STATED TASK
Locate the lines where "scene" occurs and copy them as they stand.

--- DATA FOR THE TASK ---

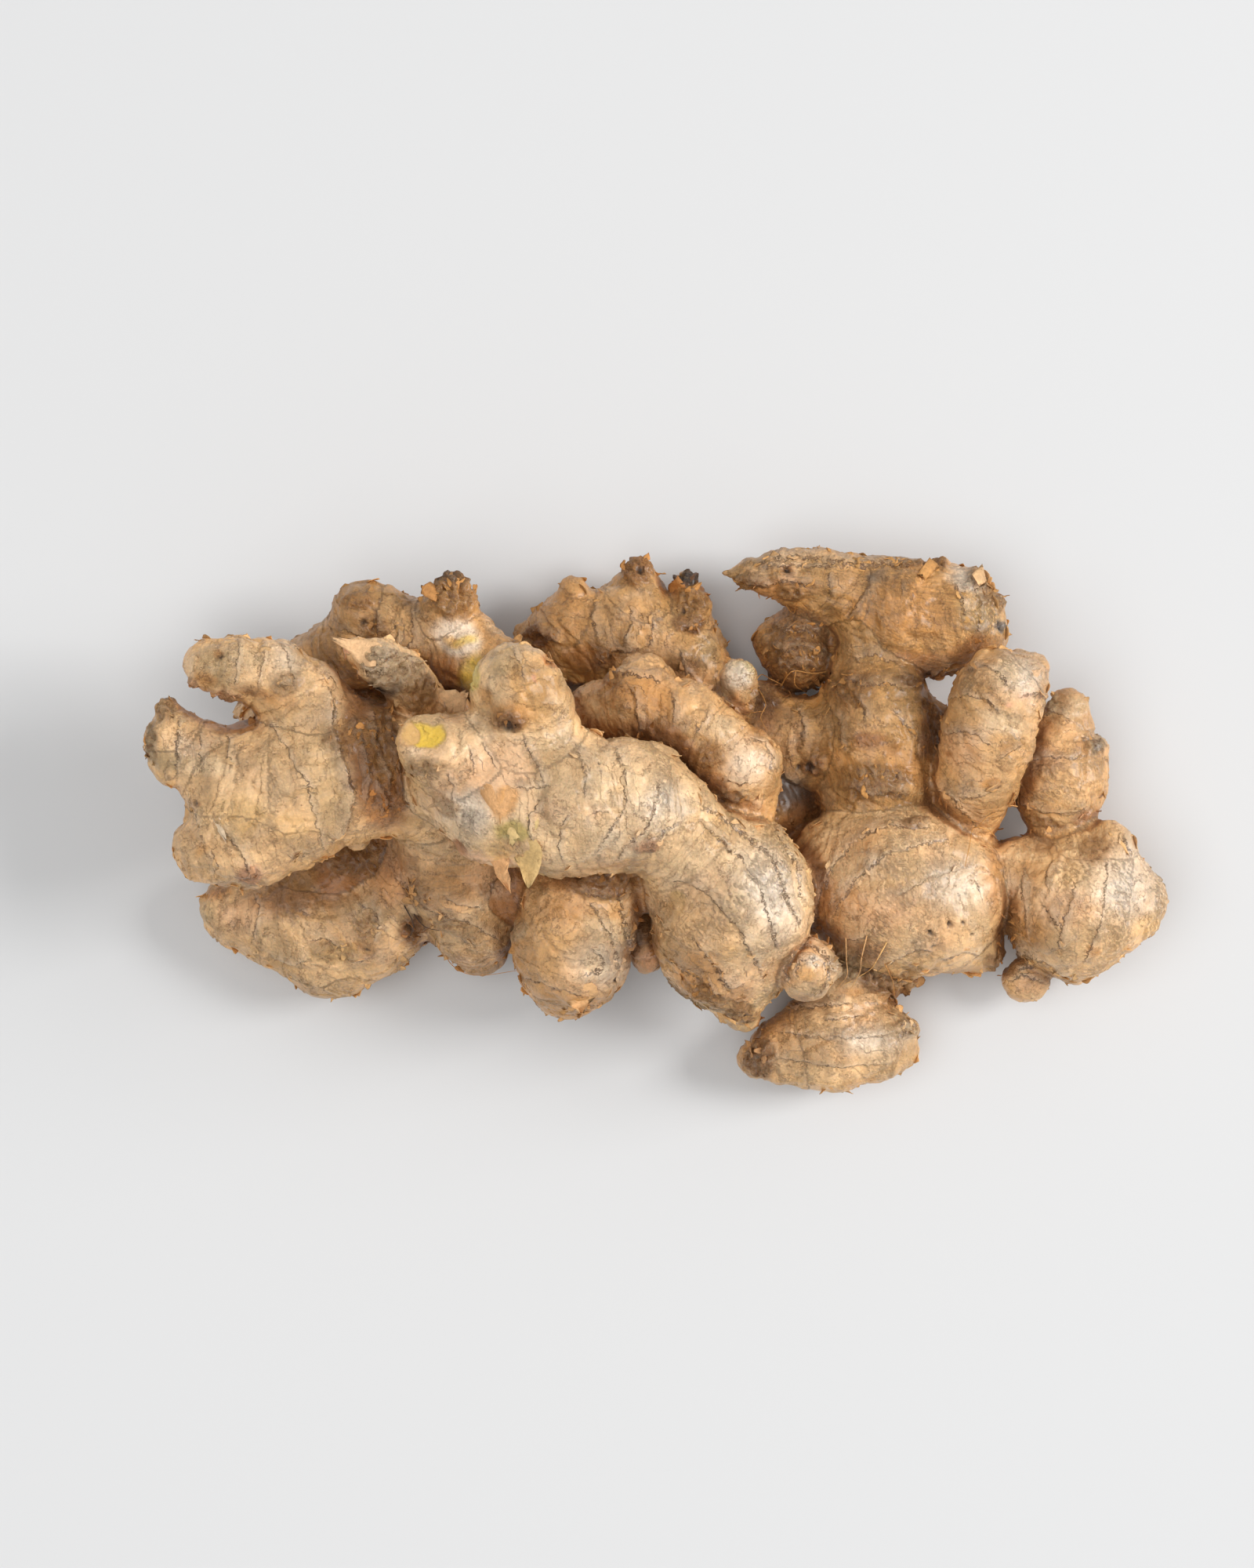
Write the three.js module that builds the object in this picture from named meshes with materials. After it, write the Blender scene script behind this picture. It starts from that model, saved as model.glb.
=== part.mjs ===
// Ginger rhizome: one grown piece, a smooth blend of tapering lobes ("hands" and "fingers").
// Units are mm and +Z is up. The piece lies on z = 0 with its length along X.
import * as THREE from "three";
import { MarchingCubes } from "three/addons/objects/MarchingCubes.js";
import { mergeVertices } from "three/addons/utils/BufferGeometryUtils.js";

// ---- driving dimensions ----
const RHIZOME_LENGTH = 240; // overall length along X
const LAYOUT_LENGTH = 240; // length at which the lobe stations below are written
const SCALE = RHIZOME_LENGTH / LAYOUT_LENGTH;

// ---- surfacing ----
const CELL = 4.9; // edge of a grid cell, in layout mm
const MARGIN = 3 * CELL; // room left round the lobes on every side of the grid
const MAX_TRIANGLES = 40000; // room in the surfacing buffer
const CLEARANCE = 0.14 * CELL; // keeps the skin off the grid corners, so no sliver faces
const FAR_FIELD = 40; // field value where no lobe is near
const GRADIENT_STEP = 0.4; // step of the central differences, mm
const WELD = 1e-3; // vertices closer than this are one
const RELAX_ROUNDS = 4; // rounds of evening out the faces
const RELAX_SHARE = 0.4; // share of the way to the neighbours' middle in a round
const SETTLE_STEPS = 2; // steps onto the skin after each round
const MAX_STEP = 1.2; // longest single move of a vertex, mm

const SKIN_COLOUR = 0xc9a071;
const SKIN_ROUGHNESS = 0.7;

// ---- lobes ----
// A lobe is a chain of stations [x, y, z, radius]. `blend` rounds the valley where it meets the
// lobes before it, and `inner` rounds the valleys between its own segments.
function lobe(name, blend, inner, stations) {
  return { name, blend, inner, stations };
}

// The low core that carries the hands; it is mostly hidden from above.
function hiddenCore() {
  return [
    lobe("core", 2, 3, [
      [-57, 20, 18, 12], [-38.5, 10, 15, 15], [-15, 8, 15, 15], [6.5, 2, 15, 14.5],
      [22.5, 2, 13, 12.5], [34, 5, 9, 9],
    ]),
    lobe("core_left", 2, 3, [
      [-59, 22.5, 17, 11], [-67.5, 28, 15, 9.5], [-74.5, 30.5, 15, 8],
    ]),
    lobe("low_bridge", 2, 3, [
      [-42.5, -12, 28, 11], [-29, -14, 26, 11], [-17, -18.5, 26, 11],
    ]),
    lobe("low_left_shoulder", 2, 3, [
      [-86, -20.5, 14, 9], [-73.5, -10.5, 15, 12.5], [-61, -4, 20, 12],
    ]),
  ];
}

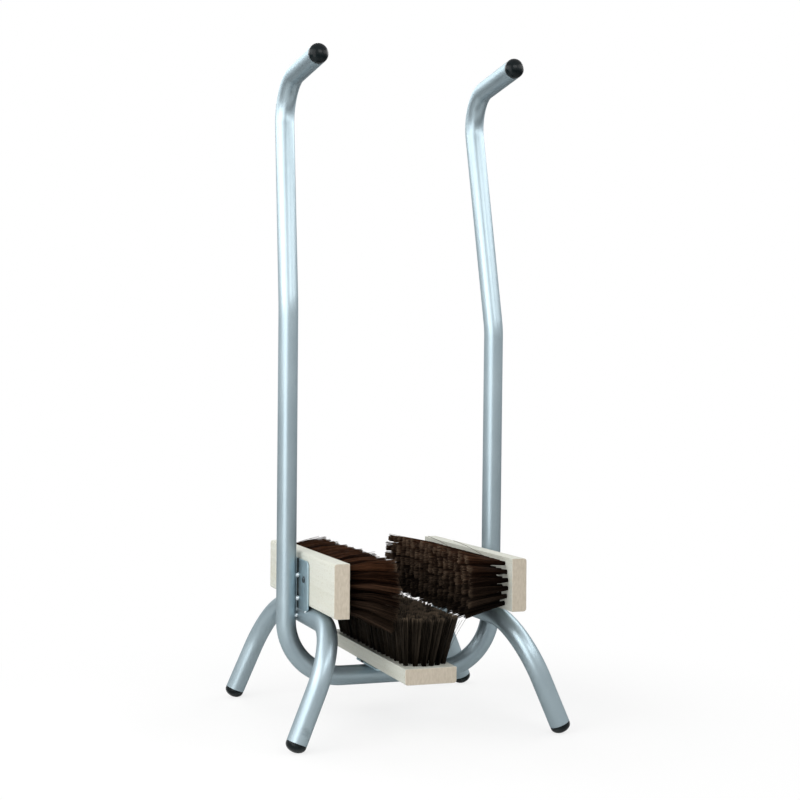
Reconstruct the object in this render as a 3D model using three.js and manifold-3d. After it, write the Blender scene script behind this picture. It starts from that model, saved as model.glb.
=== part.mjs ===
// Free-standing boot scraper: a bent tube frame with two grips, two splayed
// leg arches and three wood-backed brushes screwed to welded plates.
// Millimetres and degrees, +Z up. The user stands on the -Y side.

import * as THREE from 'three';
import { mergeVertices } from 'three/addons/utils/BufferGeometryUtils.js';
import Module from 'manifold-3d';

const wasm = await Module();
wasm.setup();

// Tube stock
const tubeDiameter = 28;
const tubeWall = 2;

// Frame tube, measured along its axis. It is bent by hand, so its two posts
// and grips differ a little.
const postSpacing = 313;
const railHeight = 61;
const railBendRadius = 82.6;
const leftKneeHeight = 589;
const rightKneeHeight = 563;
const rightPostLeanOut = 0.31;
const kneeBendRadius = 130;
const gripCornerHeight = 916;
const gripCornerSetBack = 68.9;
const gripCornerInset = 8.6;
const gripBendRadius = 53;
const leftGripLength = 163.8;
const rightGripLength = 170.5;
const leftGripRise = 2.8;
const rightGripRise = 3.6;
const leftGripTurnIn = 1.8;
const rightGripTurnIn = 1.4;

// Leg arches, measured along their axis
const archTopHeight = 151.4;
const archFlatLength = 177;
const archBendRadius = 89.4;
const archSplay = 22.8;
const archLegAngle = 3.8;
const archSetBack = 7;

// Brush backs
const blockLength = 344;
const blockWidth = 72.6;
const blockThickness = 21.5;
const blockEdgeRadius = 4;
const sideBlockLift = 2.5;
const bottomBlockShiftX = -8.6;
const bottomBlockShiftY = -19.2;

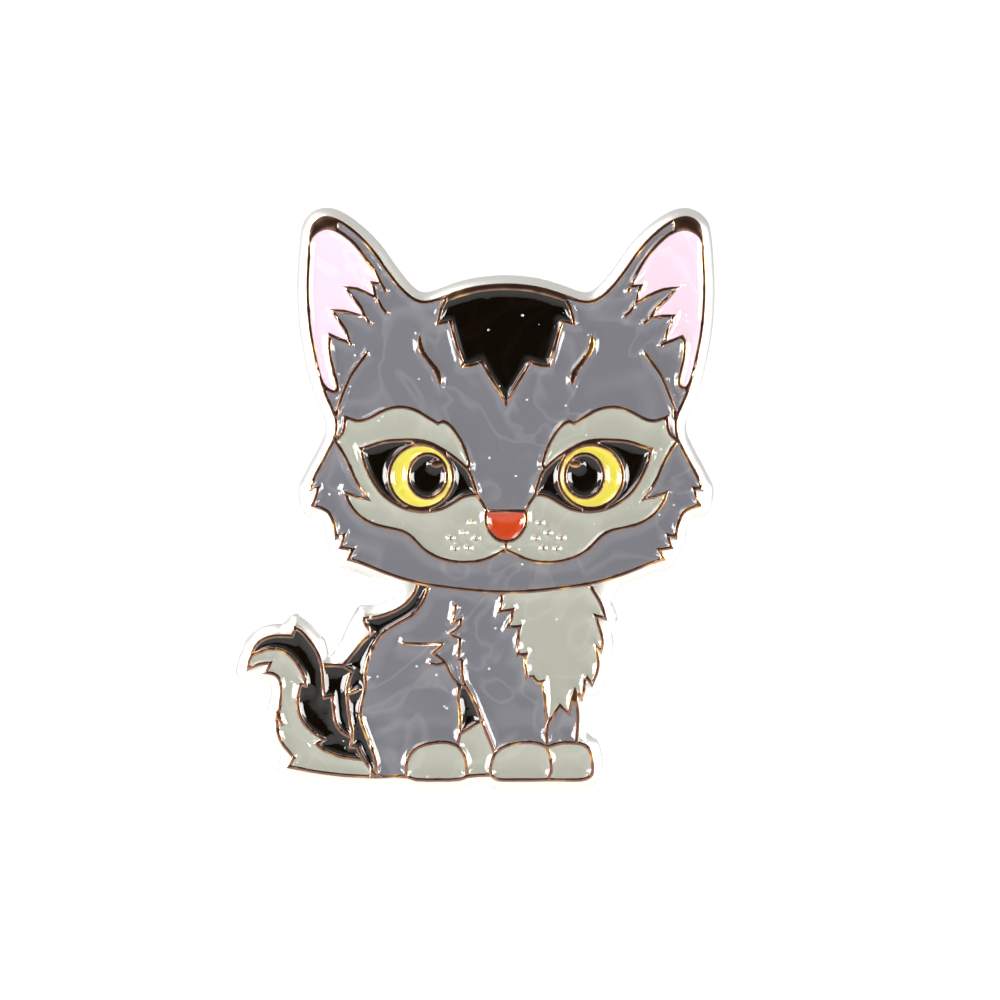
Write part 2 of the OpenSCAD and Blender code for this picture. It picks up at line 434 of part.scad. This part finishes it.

---

FULL SOLUTION
Write the three.js module that builds the object in this picture from named meshes with materials. After it, write the Blender scene script behind this picture. It starts from that model, saved as model.glb.
Reconstruct the object in this render as a 3D model using three.js and manifold-3d. After it, write the Blender scene script behind this picture. It starts from that model, saved as model.glb.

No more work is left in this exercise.